Some records:

══════════════════════════════

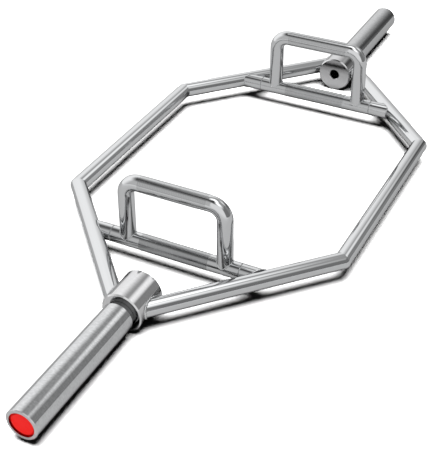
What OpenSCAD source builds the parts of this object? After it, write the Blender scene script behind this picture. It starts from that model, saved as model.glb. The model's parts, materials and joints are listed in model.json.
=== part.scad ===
// Hex trap bar: a six-sided frame of round steel tube that the lifter stands in, with a
// gripping crossbar and a raised handle at each end and a turning load sleeve outside each.
// X runs along the bar, Y across it and Z up. The floor is at Z = 0 under the two collars,
// and the origin is at the middle of the frame. "Near" is the -X end and "left" the +Y side.

/* [Hexagonal frame] */
// Distance between the facing ends of the two collars
frame_len = 789; // [740:1:900]
// Length of each side rail, from corner to corner along its axis
rail_len = 392; // [330:1:440]
// Distance between the axes of the two side rails
rail_spacing = 488; // [460:1:560]
// Outer diameter of the rail and arm tube
frame_tube_d = 28; // [28:0.5:33]
// Wall of the rail and arm tube
frame_tube_wall = 3.5; // [2:0.5:6]
// Reach of the weld fillet where an arm meets its collar
arm_weld = 2.4; // [1.5:0.1:3]

/* [Crossbars] */
// Distance between the axes of the two crossbars
crossbar_spacing = 585; // [530:1:630]
// Diameter of the crossbars and of their stubs
crossbar_d = 27.5; // [24:0.5:27.5]
// Length of each stub, from its seam with the crossbar to the axis of the arm
stub_len = 41.5; // [37:0.5:48]
// Edge break on each side of the seam between crossbar and stub
seam_chamfer = 0.8; // [0.2:0.1:1]
// Distance from the axis of the arm to the slanting end of a stub
stub_set_back = 9; // [5:0.5:12]
// Length of the knurled band on each crossbar
knurl_len = 122; // [80:1:140]
// Height of the knurling above the plain bar
knurl_rise = 0.2; // [0.1:0.05:0.4]

/* [Raised handles] */
// Diameter of the raised handle bar
handle_d = 26.5; // [22:0.5:26.5]
// Height of the handle axis above the crossbar axis
handle_rise = 111; // [85:1:140]
// Distance between the axes of the two legs
leg_spacing = 173; // [140:1:185]
// Bend radius of the handle, on its axis
handle_bend_r = 24; // [18:1:36]

/* [Collars] */
// Outer diameter of each collar
collar_d = 67; // [62:1:80]
// Length of each collar
collar_len = 67; // [58:1:90]
// Chamfer on both outer rims of a collar
collar_chamfer = 2; // [0.5:0.25:3]
// Diameter of the hole in the inner face of a collar
drain_d = 19.5; // [10:0.5:24]
// Chamfer of that hole
drain_chamfer = 1; // [0.25:0.25:2]
// Thickness of the web round that hole
collar_web = 4; // [2:0.5:8]
// Depth of the seat that holds the stub shaft
shaft_seat = 14; // [8:0.5:18]

/* [Load sleeves] */
// Length of each load sleeve that takes plates
sleeve_len = 241; // [160:1:420]
// Outer diameter of a load sleeve
sleeve_d = 50; // [48:0.1:52]
// Length of the neck that shows between collar and sleeve
neck_gap = 8.5; // [3:0.5:15]
// Wall of the neck
neck_wall = 4; // [2:0.5:4.5]
// Gap between the neck and the bore of the collar, on radius
neck_clearance = 0.5; // [0.3:0.1:1]
// Chamfer on the outer edges of a sleeve
sleeve_chamfer = 1; // [0.25:0.25:2]
// Step from the bore of the sleeve up to its open mouth, on radius
mouth_step = 2; // [1:0.25:2.5]
// Depth of the mouth
mouth_depth = 31; // [28:1:50]

/* [Shafts and bearings] */
// Diameter of the fixed stub shaft
shaft_d = 30; // [26:0.5:32]
// Running clearance of the bushes on the shaft, on radius
running_fit = 0.06; // [0.02:0.01:0.1]
// Wall of both bushes
bush_wall = 3; // [2:0.25:3.5]
// Length of both bushes
bush_len = 30; // [20:1:45]
// Thickness of the thrust washer
thrust_t = 3; // [1.5:0.5:5]
// End float of the sleeve, at each end
end_float = 0.5; // [0.2:0.1:1]
// Thickness of the retaining washer
retainer_t = 4; // [2:0.5:6]
// Nominal diameter of the retaining bolt
bolt_d = 16; // [10:1:18]
// Width across the flats of the bolt head
bolt_flats = 24; // [20:1:28]
// Height of the bolt head
bolt_head_h = 9; // [6:0.5:11]
// Length of the bolt in the shaft
bolt_grip = 32; // [20:1:50]

/* [End caps] */
// Depth of the cap face below the end of the sleeve
cap_recess = 1.6; // [0.5:0.1:4]
// Width of the groove between cap face and sleeve
cap_groove = 2.3; // [1:0.1:4]
// Depth of that groove, from the cap face
cap_groove_depth = 3; // [1:0.5:5]
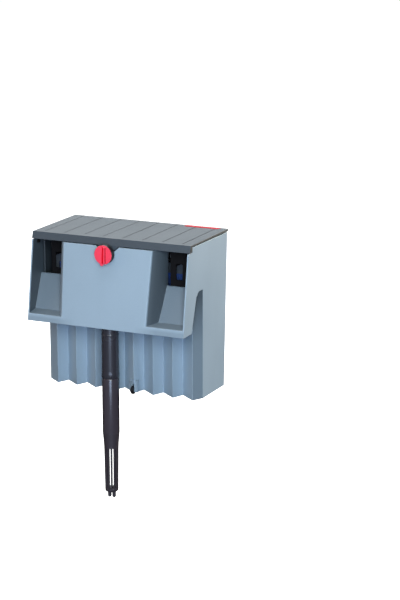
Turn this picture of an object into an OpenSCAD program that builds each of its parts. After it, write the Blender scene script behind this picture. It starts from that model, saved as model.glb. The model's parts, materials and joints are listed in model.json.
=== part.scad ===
// Hang-on-back aquarium filter: a tank that hangs on the aquarium glass, with a
// pump inside it, two filter cartridges and two outlet chutes over the glass.
// Origin: middle of the seat that rests on the glass rim. +Z up, -Y into the aquarium.

/* [Housing] */
// Width of the housing
body_w = 186; // [184:0.5:188]
// Height of the housing's top edge above the glass rim
rim_to_top = 65.3; // [65:0.1:65.6]
// Depth of the tank below the glass rim
rim_to_bottom = 104.5; // [104:0.5:112]
// Side wall thickness
side_wall = 2.8; // [2.4:0.1:3]
// Thickness of the other walls
wall = 2.2; // [2:0.1:2.4]

/* [Pleated wall] */
// Distance from one pleat to the next
pleat_pitch = 23.3; // [23.2:0.05:23.4]
// Width of a pleat's steep face
pleat_steep = 5.8; // [5:0.1:6.5]

/* [Lid] */
// Width of the lid
lid_w = 187.6; // [187:0.1:189]
// Number of grooves in the lid's top
groove_count = 8; // [4:1:8]

/* [Intake] */
// Outer radius of the fixed sleeve at its top
sleeve_r = 9.1; // [9:0.05:9.2]
// Outer radius of the sliding tube
tube_r = 9.25; // [9:0.05:9.3]
// Number of slots round the strainer
slot_count = 14; // [8:1:14]

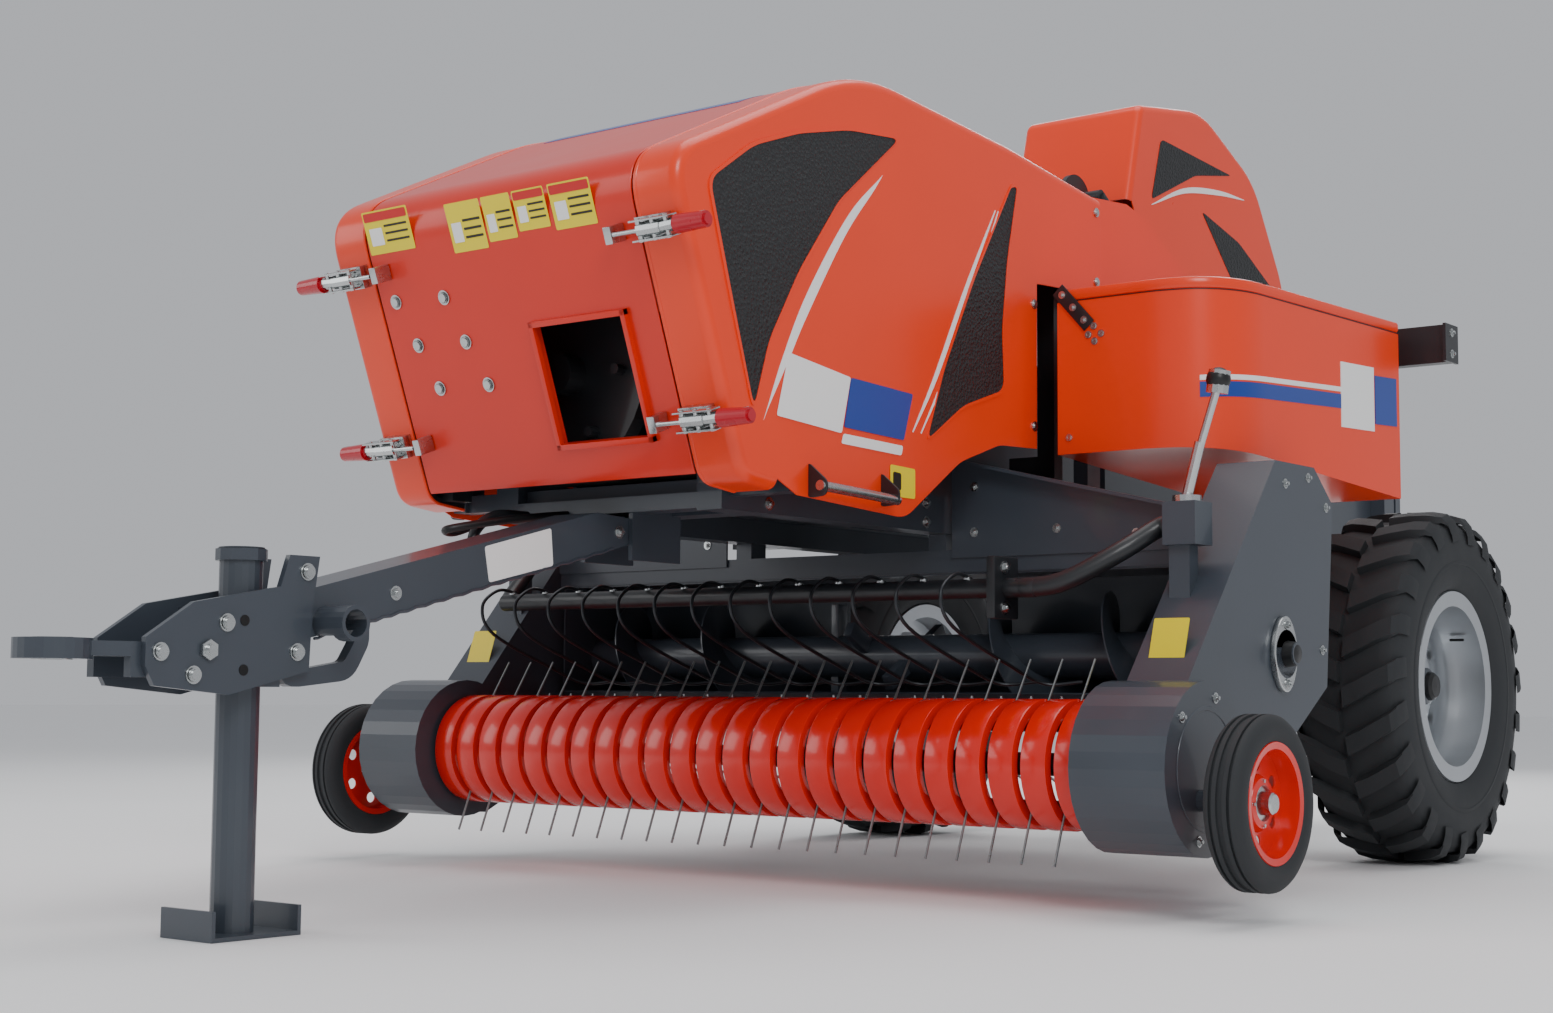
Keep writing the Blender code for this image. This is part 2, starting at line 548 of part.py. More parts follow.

══════════════════════════════

» GOAL OF THE EXERCISE
Restate each record exactly as written.

» ANSWER TO THIS EXERCISE
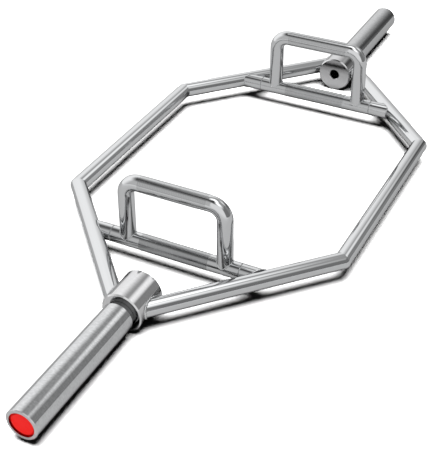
What OpenSCAD source builds the parts of this object? After it, write the Blender scene script behind this picture. It starts from that model, saved as model.glb. The model's parts, materials and joints are listed in model.json.
=== part.scad ===
// Hex trap bar: a six-sided frame of round steel tube that the lifter stands in, with a
// gripping crossbar and a raised handle at each end and a turning load sleeve outside each.
// X runs along the bar, Y across it and Z up. The floor is at Z = 0 under the two collars,
// and the origin is at the middle of the frame. "Near" is the -X end and "left" the +Y side.

/* [Hexagonal frame] */
// Distance between the facing ends of the two collars
frame_len = 789; // [740:1:900]
// Length of each side rail, from corner to corner along its axis
rail_len = 392; // [330:1:440]
// Distance between the axes of the two side rails
rail_spacing = 488; // [460:1:560]
// Outer diameter of the rail and arm tube
frame_tube_d = 28; // [28:0.5:33]
// Wall of the rail and arm tube
frame_tube_wall = 3.5; // [2:0.5:6]
// Reach of the weld fillet where an arm meets its collar
arm_weld = 2.4; // [1.5:0.1:3]

/* [Crossbars] */
// Distance between the axes of the two crossbars
crossbar_spacing = 585; // [530:1:630]
// Diameter of the crossbars and of their stubs
crossbar_d = 27.5; // [24:0.5:27.5]
// Length of each stub, from its seam with the crossbar to the axis of the arm
stub_len = 41.5; // [37:0.5:48]
// Edge break on each side of the seam between crossbar and stub
seam_chamfer = 0.8; // [0.2:0.1:1]
// Distance from the axis of the arm to the slanting end of a stub
stub_set_back = 9; // [5:0.5:12]
// Length of the knurled band on each crossbar
knurl_len = 122; // [80:1:140]
// Height of the knurling above the plain bar
knurl_rise = 0.2; // [0.1:0.05:0.4]

/* [Raised handles] */
// Diameter of the raised handle bar
handle_d = 26.5; // [22:0.5:26.5]
// Height of the handle axis above the crossbar axis
handle_rise = 111; // [85:1:140]
// Distance between the axes of the two legs
leg_spacing = 173; // [140:1:185]
// Bend radius of the handle, on its axis
handle_bend_r = 24; // [18:1:36]

/* [Collars] */
// Outer diameter of each collar
collar_d = 67; // [62:1:80]
// Length of each collar
collar_len = 67; // [58:1:90]
// Chamfer on both outer rims of a collar
collar_chamfer = 2; // [0.5:0.25:3]
// Diameter of the hole in the inner face of a collar
drain_d = 19.5; // [10:0.5:24]
// Chamfer of that hole
drain_chamfer = 1; // [0.25:0.25:2]
// Thickness of the web round that hole
collar_web = 4; // [2:0.5:8]
// Depth of the seat that holds the stub shaft
shaft_seat = 14; // [8:0.5:18]

/* [Load sleeves] */
// Length of each load sleeve that takes plates
sleeve_len = 241; // [160:1:420]
// Outer diameter of a load sleeve
sleeve_d = 50; // [48:0.1:52]
// Length of the neck that shows between collar and sleeve
neck_gap = 8.5; // [3:0.5:15]
// Wall of the neck
neck_wall = 4; // [2:0.5:4.5]
// Gap between the neck and the bore of the collar, on radius
neck_clearance = 0.5; // [0.3:0.1:1]
// Chamfer on the outer edges of a sleeve
sleeve_chamfer = 1; // [0.25:0.25:2]
// Step from the bore of the sleeve up to its open mouth, on radius
mouth_step = 2; // [1:0.25:2.5]
// Depth of the mouth
mouth_depth = 31; // [28:1:50]

/* [Shafts and bearings] */
// Diameter of the fixed stub shaft
shaft_d = 30; // [26:0.5:32]
// Running clearance of the bushes on the shaft, on radius
running_fit = 0.06; // [0.02:0.01:0.1]
// Wall of both bushes
bush_wall = 3; // [2:0.25:3.5]
// Length of both bushes
bush_len = 30; // [20:1:45]
// Thickness of the thrust washer
thrust_t = 3; // [1.5:0.5:5]
// End float of the sleeve, at each end
end_float = 0.5; // [0.2:0.1:1]
// Thickness of the retaining washer
retainer_t = 4; // [2:0.5:6]
// Nominal diameter of the retaining bolt
bolt_d = 16; // [10:1:18]
// Width across the flats of the bolt head
bolt_flats = 24; // [20:1:28]
// Height of the bolt head
bolt_head_h = 9; // [6:0.5:11]
// Length of the bolt in the shaft
bolt_grip = 32; // [20:1:50]

/* [End caps] */
// Depth of the cap face below the end of the sleeve
cap_recess = 1.6; // [0.5:0.1:4]
// Width of the groove between cap face and sleeve
cap_groove = 2.3; // [1:0.1:4]
// Depth of that groove, from the cap face
cap_groove_depth = 3; // [1:0.5:5]
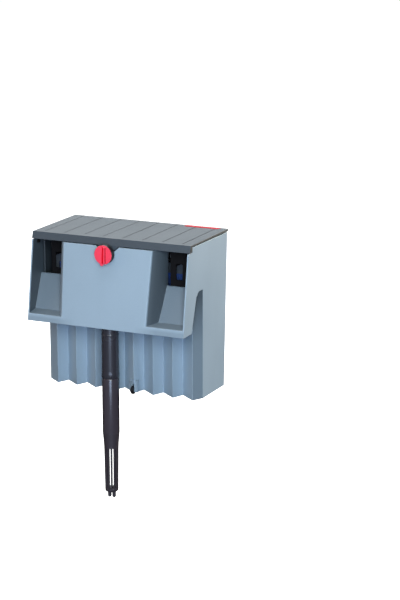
Turn this picture of an object into an OpenSCAD program that builds each of its parts. After it, write the Blender scene script behind this picture. It starts from that model, saved as model.glb. The model's parts, materials and joints are listed in model.json.
=== part.scad ===
// Hang-on-back aquarium filter: a tank that hangs on the aquarium glass, with a
// pump inside it, two filter cartridges and two outlet chutes over the glass.
// Origin: middle of the seat that rests on the glass rim. +Z up, -Y into the aquarium.

/* [Housing] */
// Width of the housing
body_w = 186; // [184:0.5:188]
// Height of the housing's top edge above the glass rim
rim_to_top = 65.3; // [65:0.1:65.6]
// Depth of the tank below the glass rim
rim_to_bottom = 104.5; // [104:0.5:112]
// Side wall thickness
side_wall = 2.8; // [2.4:0.1:3]
// Thickness of the other walls
wall = 2.2; // [2:0.1:2.4]

/* [Pleated wall] */
// Distance from one pleat to the next
pleat_pitch = 23.3; // [23.2:0.05:23.4]
// Width of a pleat's steep face
pleat_steep = 5.8; // [5:0.1:6.5]

/* [Lid] */
// Width of the lid
lid_w = 187.6; // [187:0.1:189]
// Number of grooves in the lid's top
groove_count = 8; // [4:1:8]

/* [Intake] */
// Outer radius of the fixed sleeve at its top
sleeve_r = 9.1; // [9:0.05:9.2]
// Outer radius of the sliding tube
tube_r = 9.25; // [9:0.05:9.3]
// Number of slots round the strainer
slot_count = 14; // [8:1:14]

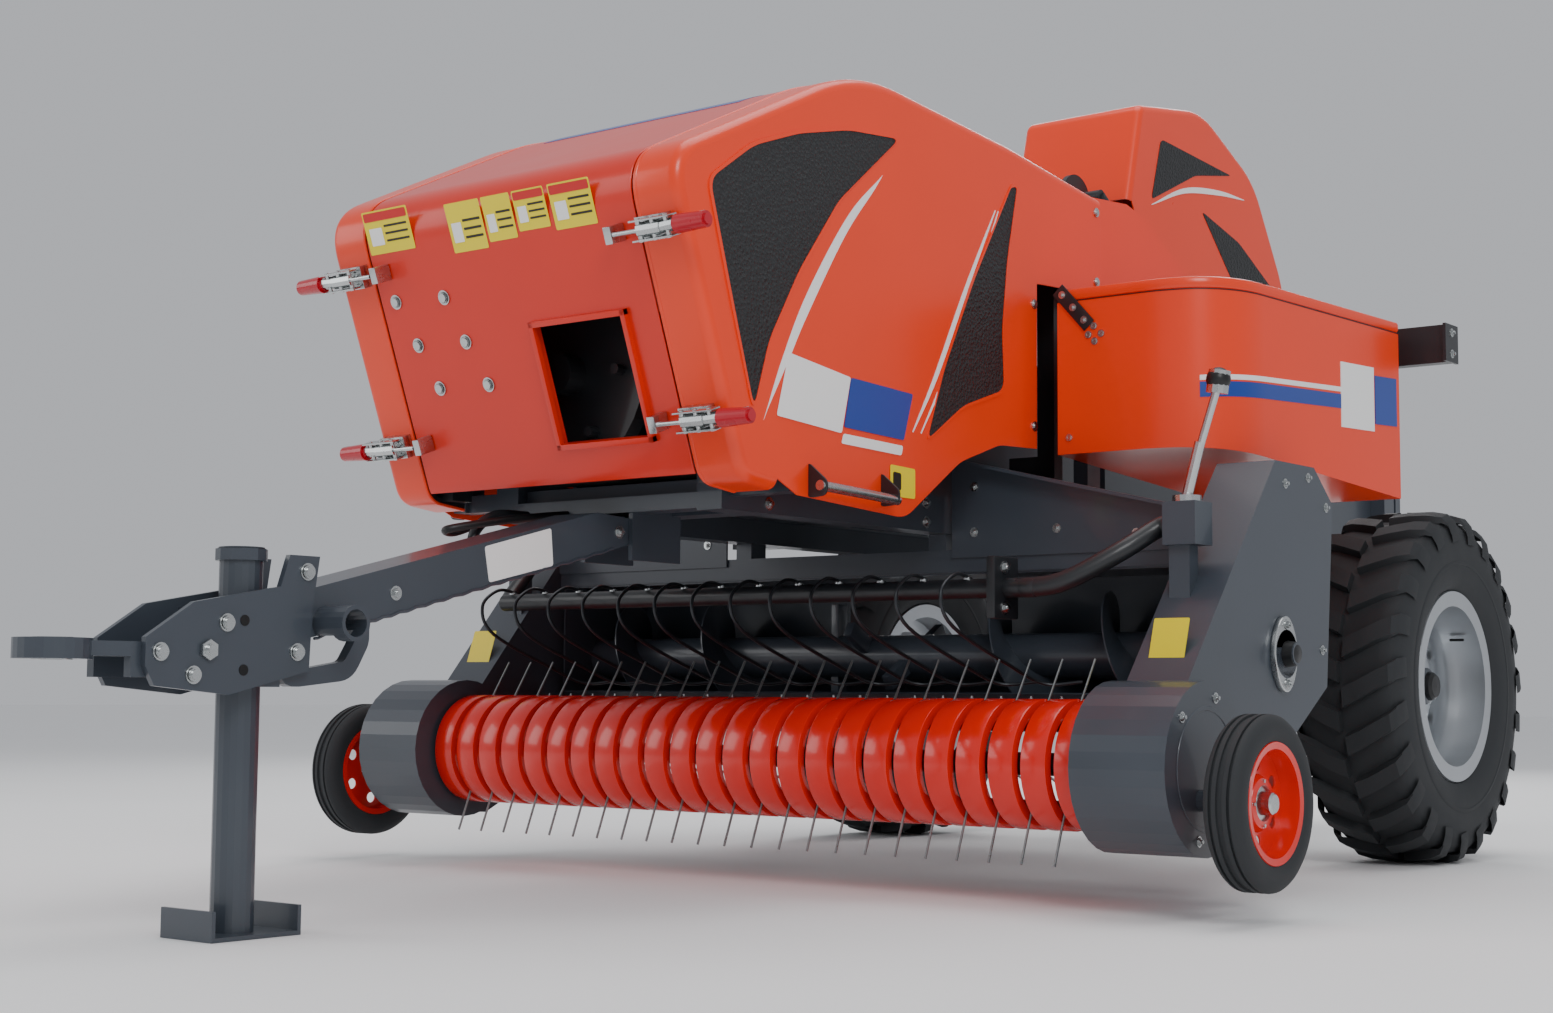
Keep writing the Blender code for this image. This is part 2, starting at line 548 of part.py. More parts follow.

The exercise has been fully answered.